Example 3: Simplify the expression 9a - 4b + 6a + 2b.

• Step 1: Identify Like Terms: The like terms are 9a and 6a, and -4b and 2b.
• Step 2: Group Like Terms: Rearrange the expression to group like terms together: 9a + 6a - 4b + 2b.
• Step 3: Add or Subtract the Coefficients: Add the coefficients of the a terms: 9 + 6 = 15. Add the coefficients of the b terms: -4 + 2 = -2.
• Step 4: Write the Simplified Expression: The simplified expression is 15a - 2b.

Hence, 9a - 4b + 6a + 2b = 15a - 2b.

These examples demonstrate the process of adding and subtracting monomials in various scenarios. By practicing with these and similar problems, you can enhance your skills and develop a deeper understanding of this important algebraic concept. Remember to always carefully identify like terms, group them if necessary, add or subtract the coefficients, and then write the simplified expression. This consistent approach will help you achieve accurate and efficient results.

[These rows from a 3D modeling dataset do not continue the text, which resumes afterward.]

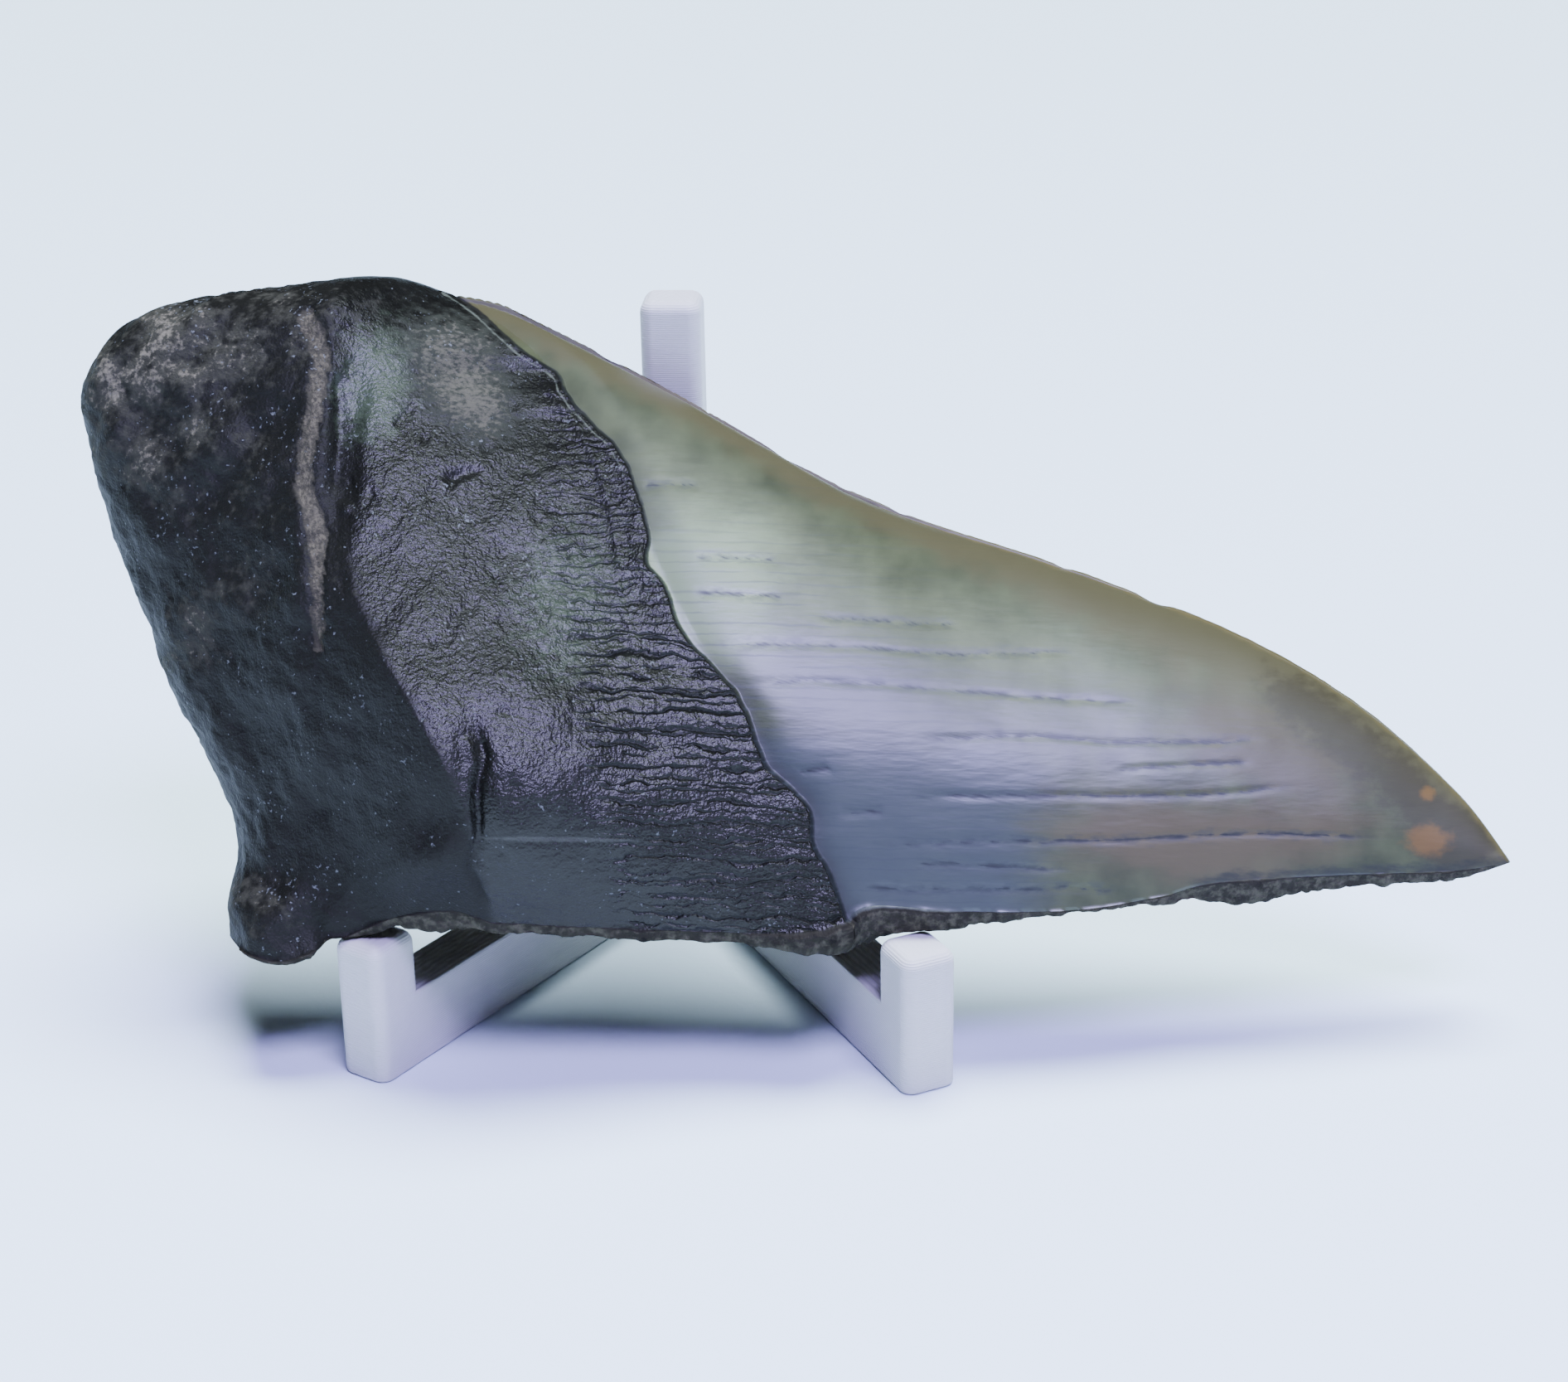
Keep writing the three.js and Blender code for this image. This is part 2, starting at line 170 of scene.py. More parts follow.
def line_distance(x: np.ndarray, y: np.ndarray, points: Points) -> tuple[np.ndarray, np.ndarray, np.ndarray]:
    """Measures how far each place is from a line of straight stretches.

    For each stretch the place is projected on it and held between its ends, and the nearest one counts.

    Args:
        x: first coordinate of each place.
        y: second coordinate of each place.
        points: the line's points.

    Returns:
        The distance, the distance with a minus to the right of the line's direction, and the share of
        the line's length before the nearest place on it.
    """
    line = np.asarray(points, float)
    lengths = np.linalg.norm(np.diff(line, axis=0), axis=1)
    total, before = lengths.sum(), 0.0
    best = np.full(x.shape, np.inf)
    signed, along = np.zeros(x.shape), np.zeros(x.shape)
    for start, end, length in zip(line[:-1], line[1:], lengths):
        step_x, step_y = (end - start) / length
        reach = np.clip((x - start[0]) * step_x + (y - start[1]) * step_y, 0, length)
        off_x, off_y = x - start[0] - reach * step_x, y - start[1] - reach * step_y
        distance = np.hypot(off_x, off_y)
        nearer = distance < best
        best = np.where(nearer, distance, best)
        side = np.where(step_x * off_y - step_y * off_x >= 0, 1.0, -1.0)
        signed = np.where(nearer, side * distance, signed)
        along = np.where(nearer, (before + reach) / total, along)
        before += length
    return best, signed, along


def spot(x: np.ndarray, y: np.ndarray, at: tuple[float, float], half: tuple[float, float],
         turn: float = 0.0, power: int = 2) -> np.ndarray:
    """A soft oval: e to minus the squared distance, each axis measured in its own half size.

    Args:
        x: first coordinate of each place.
        y: second coordinate of each place.
        at: the oval's middle.
        half: its half length and half width.
        turn: how far its length is turned from x, in degrees.
        power: power of the lengthwise distance, 4 giving a flatter top.

    Returns:
        Values from 1 in the middle to 0 far away.
    """
    angle = math.radians(turn)
    dx, dy = x - at[0], y - at[1]
    lengthwise = (dx * math.cos(angle) + dy * math.sin(angle)) / half[0]
    across = (dy * math.cos(angle) - dx * math.sin(angle)) / half[1]
    return np.exp(-np.abs(lengthwise) ** power - across ** 2)


class Track:
    """A smooth curve through a few points, found by the share of its length.

    Between two points it follows the uniform Catmull-Rom cubic, whose slope at a point is half the step
    from the point before to the point after.
    """

    def __init__(self, points: Points, wobble: float = 0.0, wobble_size: float = 2.0) -> None:
        """Lays the curve out finely once.

        Args:
            points: the places it passes through.
            wobble: how far it strays sideways, in millimetres.
            wobble_size: the length of its wobbles, in millimetres.
        """
        knots = np.asarray(points, float)
        last = len(knots) - 1
        place = np.linspace(0, last, 2401)
        i = np.minimum(place.astype(int), last - 1)
        k = (place - i)[:, None]
        before, start = knots[np.maximum(i - 1, 0)], knots[i]
        end, after = knots[i + 1], knots[np.minimum(i + 2, last)]
        start = np.where((i == 0)[:, None], knots[0], start)
        rise, fall = (end - before) / 2, (after - start) / 2
        self.line = start + k * rise + k ** 2 * (3 * (end - start) - 2 * rise - fall)
        self.line = self.line + k ** 3 * (2 * (start - end) + rise + fall)
        self._measure()
        if wobble:
            slope = np.gradient(self.line, axis=0)
            slope /= np.linalg.norm(slope, axis=1)[:, None]
            stray = layered_noise(self.lengths, np.zeros_like(self.lengths), wobble_size, 3, 71)
            ease = np.minimum(1, 4 * np.minimum(self.share, 1 - self.share))
            self.line = self.line + (wobble * stray * ease)[:, None] * slope[:, ::-1] * (1, -1)
            self._measure()

    def _measure(self) -> None:
        """Works out the length of the curve up to each of its fine points."""
        steps = np.linalg.norm(np.diff(self.line, axis=0), axis=1)
        self.lengths = np.concatenate(([0.0], np.cumsum(steps)))
        self.share = self.lengths / self.lengths[-1]

    def at(self, share: np.ndarray) -> np.ndarray:
        """Finds the place after that share of the length, with x and y in the last axis."""
        return np.stack([np.interp(share, self.share, self.line[:, axis]) for axis in (0, 1)], axis=-1)


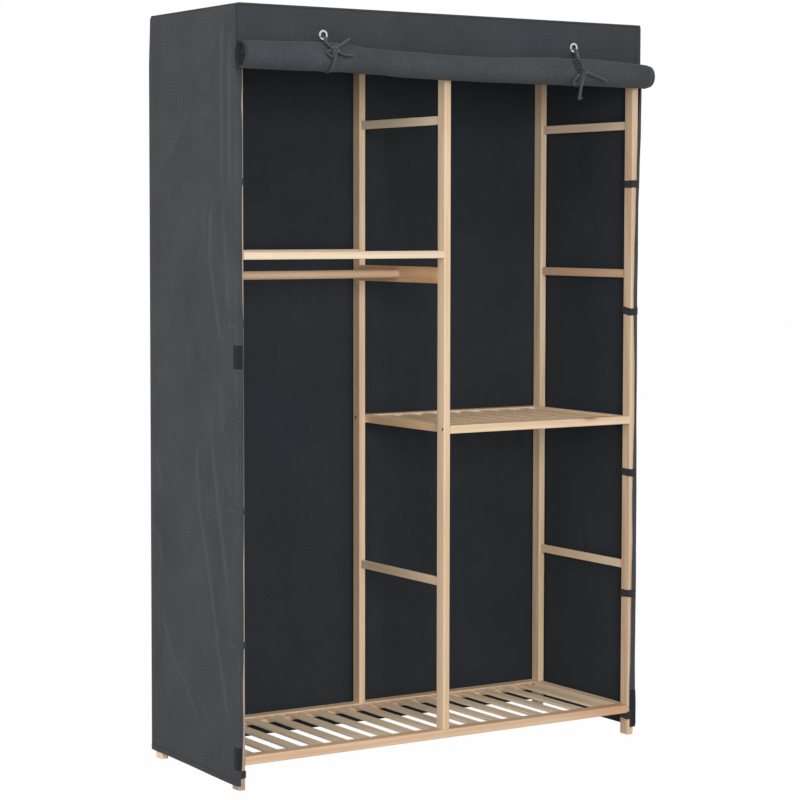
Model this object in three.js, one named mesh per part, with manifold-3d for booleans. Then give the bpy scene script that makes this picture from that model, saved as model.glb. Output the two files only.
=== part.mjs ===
// Portable fabric wardrobe: a pine frame of six posts with a slatted tray, one slatted shelf and a
// hanging rail, under a cloth cover whose front is rolled up and tied.
// Millimetres, +Z up, the front faces -Y. The origin is on the floor under the middle of the object.
import * as THREE from "three";
import { mergeVertices } from "three/addons/utils/BufferGeometryUtils.js";
import Module from "manifold-3d";

const wasm = await Module();
wasm.setup();

// Overall sizes of the frame
const frameWidth = 1100;
const frameDepth = 400;
const postTop = 1714;

// Heights up the posts of what they carry, as shares of the posts' length
const lowerRungShare = 0.2375;
const shelfShare = 0.4452;
const boardShare = 0.6467;
const rightMiddleRungShare = 0.6511;
const upperRailShare = 0.6809;
const upperRungShare = 0.8588;
const strapShares = [0.197, 0.3705, 0.599, 0.777];

// Fits
const jointGap = 0.3;
const cutOverrun = 5;

// Wood stock
const postWidth = 17;
const postDepth = 30;
const woodRadius = 2;
const railDepth = postDepth;
const slatWidth = 29;
const slatThickness = 6;
const slatRadius = 1.2;
const grooveDepth = 10;

// Bottom tray
const trayRailBottom = 54;
const trayRailHeight = 19.5;
const slatDrop = 3.7;
const traySlatCount = 17;
const traySlatLeftGap = 3.4;
const traySlatRightGap = 22.6;
const endRailWidth = 26;
const endRailInset = 5;
const endRailHeight = 19;

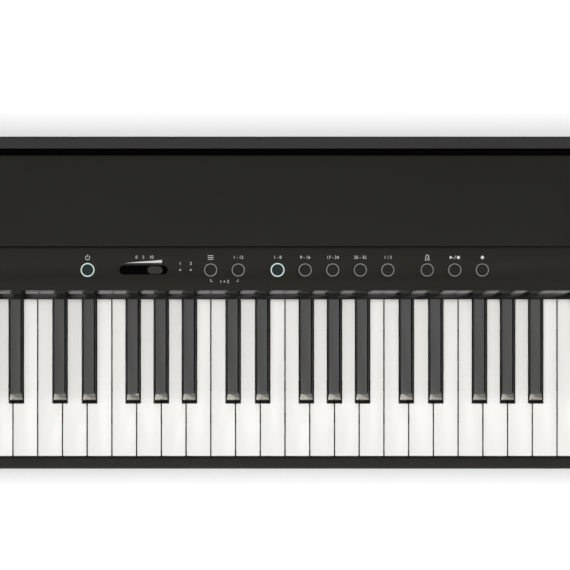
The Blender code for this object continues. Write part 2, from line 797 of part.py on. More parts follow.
def key_cover_strip():
    """Glossy strip over the keys' rear: steep lip, hollow-curved skirt, ledge and web behind them."""
    t = STRIP_WALL
    top = PANEL_UNDER - CLEAR
    lip_top_y = PANEL_FRONT - (PANEL_TOP - top) * LIP_SLOPE
    skirt = []
    for step in range(SKIRT_STEPS + 1):
        part = step / SKIRT_STEPS
        fall = part * (1.0 + (1.0 - part) * SKIRT_HOLLOW)
        skirt.append((LIP_FRONT - SKIRT_DEPTH * part, SKIRT_TOP - SKIRT_RISE * fall))
    web_rear = strip_web_rear()
    outline = [
        (lip_top_y, top),
        *skirt,
        (SKIRT_FRONT + STRIP_EDGE, SKIRT_BOTTOM - STRIP_EDGE),
        (web_rear, SKIRT_BOTTOM - STRIP_EDGE),
        (web_rear, SKIRT_BOTTOM - STRIP_EDGE + t),
        (LIP_FRONT + t, SKIRT_BOTTOM - STRIP_EDGE + t),
        (LIP_FRONT + t, SKIRT_TOP),
        (lip_top_y + t, top - t),
        (PANEL_FRONT + STRIP_LEDGE, top - t),
        (PANEL_FRONT + STRIP_LEDGE, top),
    ]
    mesh = mesh_from(prism(outline, -INNER_HALF, INNER_HALF, "X"), "key_cover_strip")
    return add_object("key_cover_strip", mesh, "gloss_black")


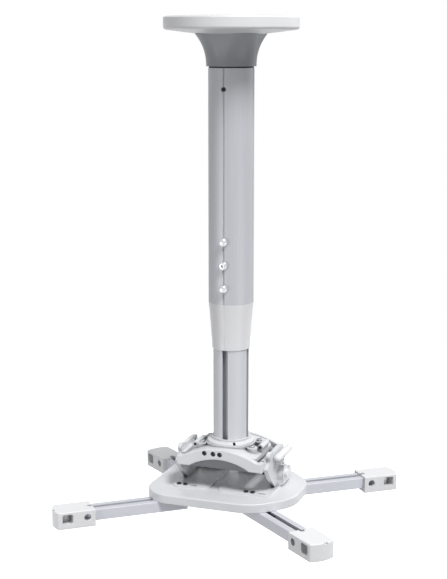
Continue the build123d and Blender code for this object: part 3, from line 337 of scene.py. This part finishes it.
def turned_steel(name, value, edge, metallic=1.0, gloss=0.3):
    """Machined or plated steel with a slightly cloudy sheen."""
    material, tree, shader, place = new_finish(name)
    cloud = noise(tree, place, 260, 4)
    vary_colour(tree, shader, cloud, value, 0.05)
    vary_roughness(tree, shader, cloud, gloss - 0.06, gloss + 0.1)
    shader.inputs["Metallic"].default_value = metallic
    soft_edges(tree, shader, edge, noise(tree, place, 1500, 2), 0.08, 0.00005)
    return material


def soft_rubber(name, value, edge):
    """Dull dark rubber."""
    material, tree, shader, place = new_finish(name)
    vary_colour(tree, shader, noise(tree, place, 120, 3), value, 0.12)
    vary_roughness(tree, shader, noise(tree, place, 500, 2), 0.68, 0.82)
    soft_edges(tree, shader, edge, noise(tree, place, 1200, 2), 0.2, 0.0001)
    return material


def dress(nodes, material):
    """Gives carried-over nodes of the frame a new finish."""
    for name in nodes:
        mesh = frame["nodes"][name].data
        mesh.materials.clear()
        mesh.materials.append(material)


# Mesh helpers

def add_piece(name, mesh_builder, material, body, replaced=()):
    """Turns a bmesh into a finished piece that rides on a body."""
    bm = bmesh.new()
    mesh_builder(bm)
    bmesh.ops.remove_doubles(bm, verts=bm.verts, dist=WELD)
    bmesh.ops.recalc_face_normals(bm, faces=bm.faces)
    mesh = bpy.data.meshes.new(name)
    bm.to_mesh(mesh)
    bm.free()
    for polygon in mesh.polygons:
        polygon.use_smooth = True
    mesh.set_sharp_from_angle(angle=SHARP_ANGLE)
    mesh.materials.append(material)
    piece = bpy.data.objects.new(name, mesh)
    bpy.context.scene.collection.objects.link(piece)
    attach(piece, body)
    if replaced:
        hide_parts(*replaced)
    return piece


def spun_profile(bm, points, steps):
    """Spins a profile of (radius, height) points about the local Z axis and returns its vertices."""
    corners = [bm.verts.new((radius, 0, height)) for radius, height in points]
    edges = [bm.edges.new(pair) for pair in zip(corners, corners[1:])]
    before = set(bm.verts) - set(corners)
    bmesh.ops.spin(
        bm, geom=corners + edges, cent=(0, 0, 0), axis=(0, 0, 1),
        angle=2 * math.pi, steps=steps, use_merge=True)
    bmesh.ops.remove_doubles(
        bm, verts=[vert for vert in bm.verts if vert not in before], dist=SPIN_WELD)
    return [vert for vert in bm.verts if vert not in before]


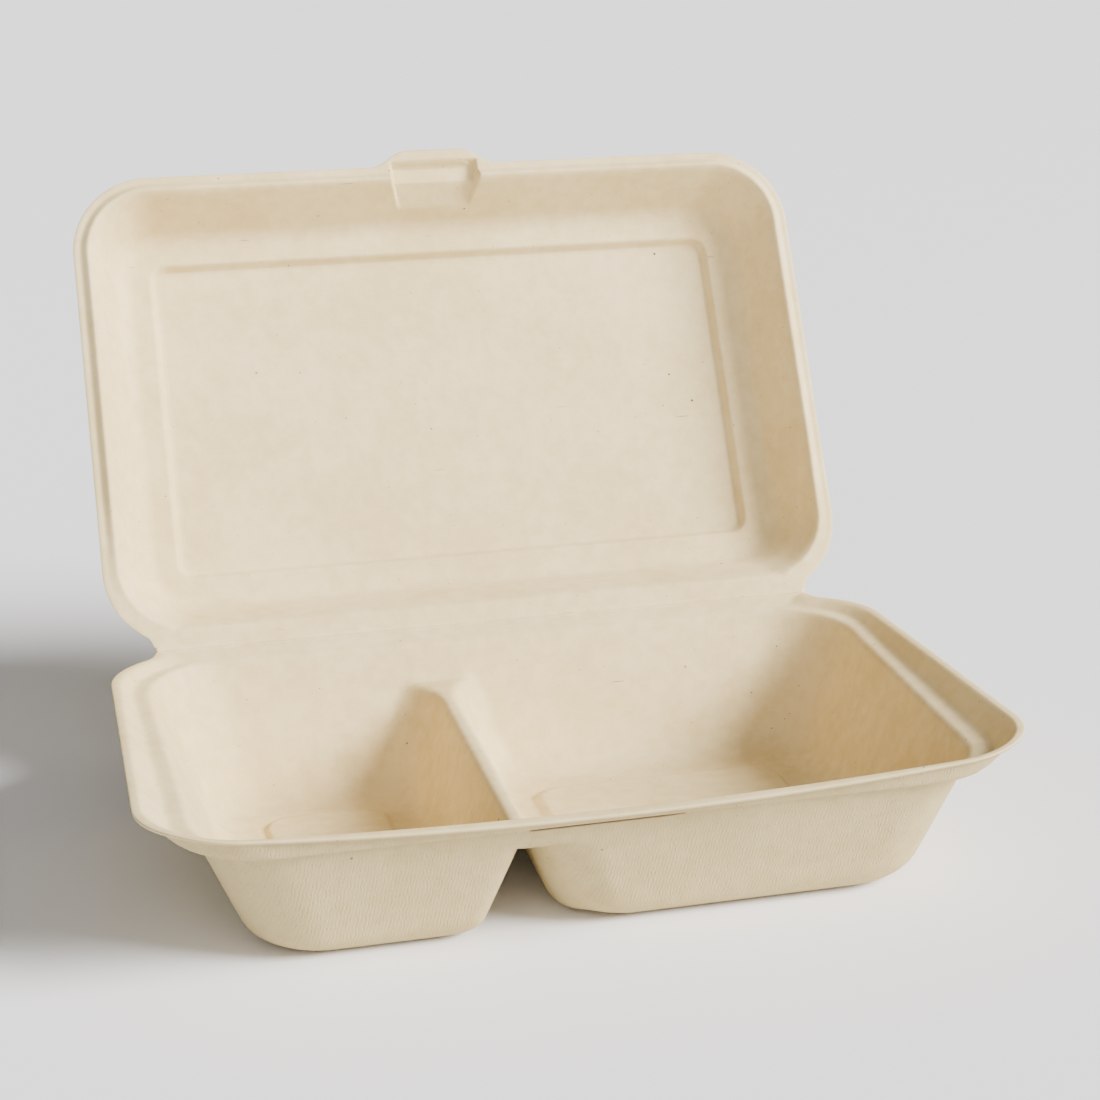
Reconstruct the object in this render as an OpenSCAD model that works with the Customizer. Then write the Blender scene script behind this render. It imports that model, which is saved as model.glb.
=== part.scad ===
// Two-compartment food container in moulded plant fibre: one pressed sheet that
// makes a tray, a fold line and a lid. Millimetres, +Z up, +X to the right.
// The origin is the middle of the tray's foot, on the surface it stands on.

/* [Sheet] */
// Thickness of the pressed sheet in the tray
tray_sheet = 1; // [0.6:0.05:1.4]
// Thickness of the pressed sheet in the lid
lid_sheet = 0.65; // [0.5:0.05:1.2]

/* [Tray rim] */
// Width over the rim
tray_width = 250; // [230:1:270]
// Depth from the fold line to the middle of the front edge
tray_depth = 163.7; // [162:0.1:175]
// Height of the rim above the table
tray_height = 45.7; // [38:1:55]
// How far the middle of the front edge stands out from its ends
front_bow = 2; // [0.5:0.1:4]
// How far the rim sinks towards the middle of its front edge
front_dip = 3.9; // [0:0.1:5]
// Radius of the front corners of the rim
front_corner = 29.3; // [22:0.1:36]
// Radius of the rear corners of the rim
rear_corner = 25.5; // [16:1:30]
// Distance from the fold line to the middle of the rear corner radius
rear_corner_set = 29.5; // [28:1:40]
// Width of the flat lip at the sides
lip_width = 2.7; // [1.5:0.1:5]
// Width of the flat lip at the middle of the front
front_lip = 4; // [3:0.1:5]

/* [Ledge] */
// Depth of the ledge below the rim at the fold line
ledge_drop = 2.6; // [1.5:0.1:5]
// Extra depth of the ledge at the front edge
ledge_fall = 4.8; // [3:0.1:6]
// Horizontal run of the sloping collar at the back end of the sides
collar_run = 3.1; // [1.5:0.1:6]
// How much more the collar runs in at the front end of the sides
collar_gain = 4; // [0:0.1:8]
// Horizontal run of the collar at the middle of the front
front_run = 1.8; // [0.8:0.1:3]
// Distance from the fold line to the rear edge of the ledge
ledge_back = 6.4; // [3:0.1:12]

/* [Wells] */
// Half width between the side walls, at the rim and half way along
well_half = 113.5; // [100:0.1:118]
// How much each side wall turns in from the back to the front
well_taper = 4.2; // [0:0.1:8]
// Distance from the fold line to the back wall, at the rim
well_back = 6.6; // [4:0.1:15]
// Distance from the fold line to the front wall, at the rim
well_front = 157.9; // [150:0.1:158]
// Draft angle of the side walls, in degrees
side_draft = 22.2; // [15:0.5:35]
// Draft angle of the front wall, in degrees
front_draft = 20.3; // [15:0.5:35]
// Draft angle of the back wall, in degrees
back_draft = 23; // [15:0.5:35]
// Rounding between the ledge and the walls
ledge_round = 3; // [1.5:0.1:5]
// Rounding between the outer walls and the floor
floor_round = 11; // [5:0.5:16]
// Radius of the outer upright corners at the ledge
corner_top = 24.7; // [12:0.5:30]
// Radius of the outer upright corners at the floor
corner_floor = 18.7; // [10:0.5:24]
// Radius of the left well's upright corners beside the divider
left_corner = 5; // [5:0.5:16]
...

In conclusion, mastering the addition and subtraction of monomials is a crucial step in building a strong foundation in algebra. By understanding the concept of like terms and following the systematic approach outlined in this article, you can confidently simplify monomial expressions and reduce the number of terms. The ability to manipulate monomials efficiently is not only essential for solving algebraic equations but also for tackling more advanced mathematical concepts. Remember, the key lies in identifying like terms, grouping them appropriately, adding or subtracting their coefficients, and then writing the simplified expression. With practice and perseverance, you can become proficient in this fundamental skill and enhance your overall mathematical abilities.